Estos días en que se conmemora el 80 aniversario de la derrota del nazismo hitleriano, y en los que son legión los que hurgan en los subsuelos del alma para intentar encontrar explicaciones ideales a la barbarie nazi, me parece oportuno recordar algunas cuestiones básicas del surgimiento del nazismo. Hitler llegó al poder a lomos de un discurso nacionalista de recuperación de la Alemania guillermina y su programa de expansión al Este (causa principal de la Primera Guerra Mundial). En su Plan General del Este, los nazis contemplaban la ocupación del territorio polaco y soviético y la eliminación de 31 millones de sus habitantes considerados “racialmente indeseables”, incluidos entre cinco y seis millones de judíos (el 90% de la población judía mundial vivía en Polonia, Bielorrusia, Ucrania y Rusia. El capítulo 14 del Mein Kampf establecía que la supervivencia de Alemania pasaba por apoderarse de los territorios del Este.

El reverso de la recuperación de la grandeza alemana (“Alemania Great Again” podría haber sido su eslogan) era el señalamiento de los responsables de la derrota alemana en la Primera Guerra Mundial. Curiosamente, los culpables no eran los franceses, ni los Ingleses ni los estadounidenses, sino los judeobolcheviques. En el discurso nazi los comunistas, es decir, los judíos, eran culpables de la derrota por haberse levantado en noviembre de 1918 contra la monarquía guillermina. En realidad era un bulo tan burdo como el del ETA y el 11-M, puesto que Guillermo II y sus generales ya habían asumido la derrota y acordado un armisticio con Inglaterra, Francia y Estados Unidos. Pero esta falsa explicación le vino de perlas al establishment militar y conservador alemán para no tener que rendir cuentas de los millones de jóvenes alemanes que había llevado al matadero, y durante toda la década de los veinte los medios conservadores martillearon con esta idea en la que los judeocomunistas eran presentados como los responsables de la derrota y todos los males asociados a ella.

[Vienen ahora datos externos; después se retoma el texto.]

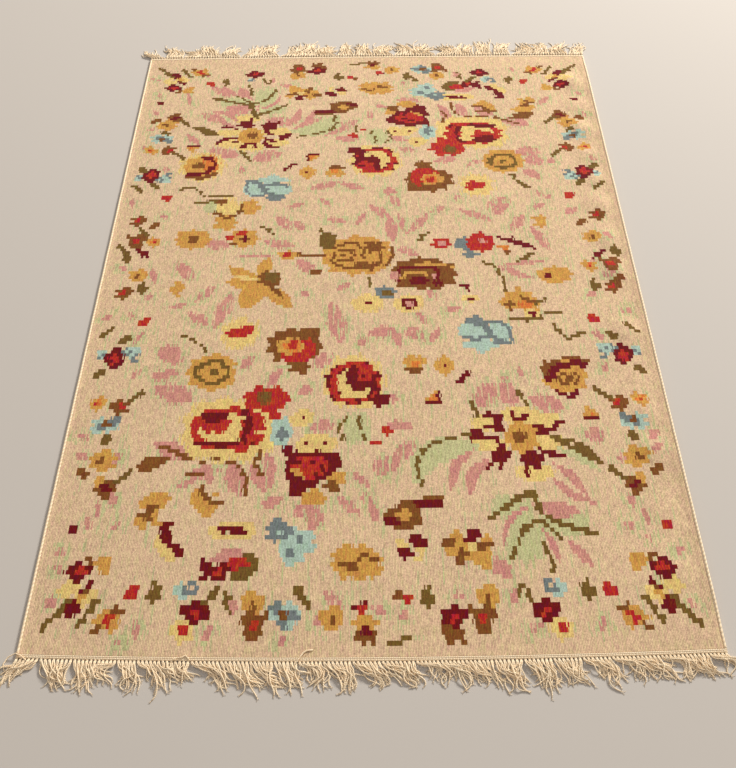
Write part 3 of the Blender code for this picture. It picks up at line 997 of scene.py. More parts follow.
BORDER = (
    Place(YELLOW_BUD, 326, -853),
    Place(YELLOW_BUD, -326, -853),
    Place(HALF_BLUE, 322, -778),
    Place(HALF_BLUE, -322, -778, 1, -1),
    Place(HALF_BLUE, 328, 790, -1),
    Place(SLATE_SPOT, -314, 796, -1),
    Place(RUST_BUD, -542, -28),
    Place(OLIVE_BUD, -504, -12),
    Place(MUSTARD_POSY, -520, 32),
    Place(ZIGZAG, -516, 102),
    Place(OLIVE_BUD, -552, 88),
    Place(DARK_HEART, -538, 144),
    Place(AMBER_BUD, -494, 142),
    Place(OLIVE_DASH, -566, 124),
    Place(RUST_BUD, -540, 216),
    Place(BROWN_SQUARE, -500, 204),
    Place(OLIVE_DASH, -526, 182),
    Place(RUST_BUD, 540, 222),
    Place(BROWN_SQUARE, 500, 196),
    Place(MUSTARD_POSY, 522, 152),
    Place(ZIGZAG, 524, 84, 1, -1),
    Place(OLIVE_BUD, 564, 100),
    Place(AMBER_BUD, 500, 48),
    Place(DARK_HEART, 546, 50),
    Place(RUST_BUD, 544, -24),
    Place(BROWN_SQUARE, 562, 4),
    Place(OLIVE_BUD, 502, -14),
    Place(MUSTARD_POSY, 206, -790),
    Place(MUSTARD_POSY, -208, -800, 1, -1),
    Place(DARK_HEART, 196, -836),
    Place(DARK_HEART, -201, -838, 1, -1),
    Place(RED_HEART, 148, -822),
    Place(BROWN_FOOT, 138, -858),
    Place(SLATE_POSY, -148, -820),
    Place(OLIVE_BUD, 98, -786),
    Place(OLIVE_TWIG, -124, -784),
    Place(OLIVE_DASH, -284, -780, 1, -1),
    Place(OLIVE_ARCH, 264, -782),
    Place(OLIVE_STRIP, -246, -796),
    Place(TWIN_BUD, 58, -784),
    Place(RED_CHIP, -24, -806),
    Place(MUSTARD_POSY, -71, -823),
    Place(CAP_FLOWER, -8, -850),
    Place(OLIVE_FLAT, 46, -872),
    Place(MUSTARD_POSY, -192, 814, -1),
    Place(MUSTARD_POSY, 192, 810, -1),
    Place(MUSTARD_POSY, 68, 842, -1),
    Place(DARK_HEART, -184, 850, -1),
    Place(DARK_HEART, 192, 848, -1),
    Place(SLATE_POSY, 148, 842, -1),
    Place(RED_HEART, -134, 842, -1),
    Place(OLIVE_BUD, -76, 806),
    Place(OLIVE_BUD, 112, 812),
    Place(OLIVE_STRIP, 244, 806, -1),
    Place(OLIVE_DASH, 284, 794, -1, -1),
    Place(OLIVE_ARCH, -262, 794, -1),
    Place(OLIVE_TWIG, 122, 800, -1),
    Place(BROWN_FOOT, -134, 862, -1),
    Place(TWIN_BUD, -44, 804, -1),
    Place(OLIVE_FLAT, -28, 873),
    Place(CAP_FLOWER, 14, 862, -1),
    Place(RED_CHIP, 40, 824, -1),
)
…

La publicación en 1922 de El protocolo de los sabios de Sion de la mano de alguien tan respetable como el magnate estadounidense Henry Ford supuso un balón impagable en la legitimación de semejante bulo. El discurso antijudío tenía la ventaja de apelar a la xenofobia ambiental que había contra la emigración de judíos polacos, judíos pobres en su inmensa mayoría, a diferencia de los judíos alemanes, acomodados en idéntica medida. De esta forma, a la imagen delirante de los judíos conspiradores que habían tomado el poder en Rusia, que habían provocado la derrota alemana y que iban a dominar el mundo, se unía la de los judíos inmigrantes que le quitaban el trabajo a los parados alemanes en un contexto de crisis brutal como la que vivió Alemania de 1929 a 1932 (Hitler asume el poder el 30 de enero de 1933, cuando la crisis ya está declinando).

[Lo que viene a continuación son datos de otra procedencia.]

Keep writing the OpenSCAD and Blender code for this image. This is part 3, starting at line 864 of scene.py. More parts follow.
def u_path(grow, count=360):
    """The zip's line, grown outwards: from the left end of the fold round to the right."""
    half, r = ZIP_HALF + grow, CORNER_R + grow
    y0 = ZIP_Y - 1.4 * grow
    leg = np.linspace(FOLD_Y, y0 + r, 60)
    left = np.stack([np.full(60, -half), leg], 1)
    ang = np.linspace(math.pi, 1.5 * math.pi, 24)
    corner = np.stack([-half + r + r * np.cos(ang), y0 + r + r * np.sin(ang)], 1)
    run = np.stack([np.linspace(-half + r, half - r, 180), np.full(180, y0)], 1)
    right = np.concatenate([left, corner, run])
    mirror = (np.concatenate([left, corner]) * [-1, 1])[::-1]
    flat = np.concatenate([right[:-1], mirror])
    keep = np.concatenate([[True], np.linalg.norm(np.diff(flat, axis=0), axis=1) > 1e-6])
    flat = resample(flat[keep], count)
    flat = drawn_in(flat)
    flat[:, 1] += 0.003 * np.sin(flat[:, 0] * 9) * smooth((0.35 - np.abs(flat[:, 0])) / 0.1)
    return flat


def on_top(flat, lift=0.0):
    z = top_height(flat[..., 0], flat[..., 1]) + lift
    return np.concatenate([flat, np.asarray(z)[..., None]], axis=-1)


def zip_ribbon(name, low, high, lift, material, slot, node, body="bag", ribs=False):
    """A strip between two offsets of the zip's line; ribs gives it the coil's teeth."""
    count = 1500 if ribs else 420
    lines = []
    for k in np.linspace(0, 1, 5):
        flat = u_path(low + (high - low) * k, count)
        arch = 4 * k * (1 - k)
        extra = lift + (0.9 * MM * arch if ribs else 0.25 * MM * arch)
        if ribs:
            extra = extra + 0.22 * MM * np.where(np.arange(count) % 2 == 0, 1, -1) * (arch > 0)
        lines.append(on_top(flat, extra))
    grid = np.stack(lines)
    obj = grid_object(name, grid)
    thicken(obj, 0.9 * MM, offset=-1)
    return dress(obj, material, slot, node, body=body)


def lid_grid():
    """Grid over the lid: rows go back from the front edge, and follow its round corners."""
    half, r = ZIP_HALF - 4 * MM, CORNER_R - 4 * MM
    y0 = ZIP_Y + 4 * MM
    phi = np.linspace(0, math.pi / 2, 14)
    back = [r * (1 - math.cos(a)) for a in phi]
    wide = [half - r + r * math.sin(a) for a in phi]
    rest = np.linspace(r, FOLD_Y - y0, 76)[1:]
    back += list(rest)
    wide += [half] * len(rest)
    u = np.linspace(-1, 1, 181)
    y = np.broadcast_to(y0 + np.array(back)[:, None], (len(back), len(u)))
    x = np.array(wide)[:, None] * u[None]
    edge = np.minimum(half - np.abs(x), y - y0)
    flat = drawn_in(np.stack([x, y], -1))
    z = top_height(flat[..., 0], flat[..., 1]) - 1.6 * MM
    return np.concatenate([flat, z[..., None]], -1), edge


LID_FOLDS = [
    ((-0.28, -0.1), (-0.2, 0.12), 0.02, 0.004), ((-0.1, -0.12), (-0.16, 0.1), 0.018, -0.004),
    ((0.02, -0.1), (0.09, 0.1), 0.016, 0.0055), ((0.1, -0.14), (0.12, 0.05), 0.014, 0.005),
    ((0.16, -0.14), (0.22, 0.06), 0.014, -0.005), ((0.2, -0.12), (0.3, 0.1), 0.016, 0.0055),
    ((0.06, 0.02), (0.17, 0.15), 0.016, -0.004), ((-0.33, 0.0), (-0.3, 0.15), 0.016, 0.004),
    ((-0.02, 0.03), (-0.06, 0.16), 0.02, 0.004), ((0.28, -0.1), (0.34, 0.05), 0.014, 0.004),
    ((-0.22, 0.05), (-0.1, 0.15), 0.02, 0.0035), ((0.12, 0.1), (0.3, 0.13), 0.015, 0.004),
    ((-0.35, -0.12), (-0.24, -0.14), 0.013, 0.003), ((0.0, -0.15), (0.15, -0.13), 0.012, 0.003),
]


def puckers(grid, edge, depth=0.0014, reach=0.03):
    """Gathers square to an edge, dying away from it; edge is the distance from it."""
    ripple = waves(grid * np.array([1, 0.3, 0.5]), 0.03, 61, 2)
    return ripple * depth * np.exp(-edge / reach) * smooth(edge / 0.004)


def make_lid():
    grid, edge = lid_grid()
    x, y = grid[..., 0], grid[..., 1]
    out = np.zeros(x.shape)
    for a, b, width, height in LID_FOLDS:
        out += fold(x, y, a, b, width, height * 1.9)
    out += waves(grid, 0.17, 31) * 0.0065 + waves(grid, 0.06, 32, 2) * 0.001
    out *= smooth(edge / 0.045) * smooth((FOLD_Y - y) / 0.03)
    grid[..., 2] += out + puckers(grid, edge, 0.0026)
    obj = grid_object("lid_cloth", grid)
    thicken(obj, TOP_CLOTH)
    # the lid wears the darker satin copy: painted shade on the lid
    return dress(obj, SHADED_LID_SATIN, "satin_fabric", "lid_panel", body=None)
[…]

Es una pena que no se recuerden las cuestiones básicas del ascenso del nazismo a lomos de un anticomunismo que encandiló a las oligarquías europea y estadounidense, que le apoyaron hasta que a finales de agosto de 1939, en vez de atacar a la URSS (tal y como pronosticaban todas las quinielas) firmó el acuerdo de no agresión y atacó Polonia, como primer paso que le llevaría a poner a sus órdenes a toda Europa. Tendría que ser el Ejército Rojo y el sacrificio del pueblo soviético el que, afortunadamente, pusiese fin al dominio nazi.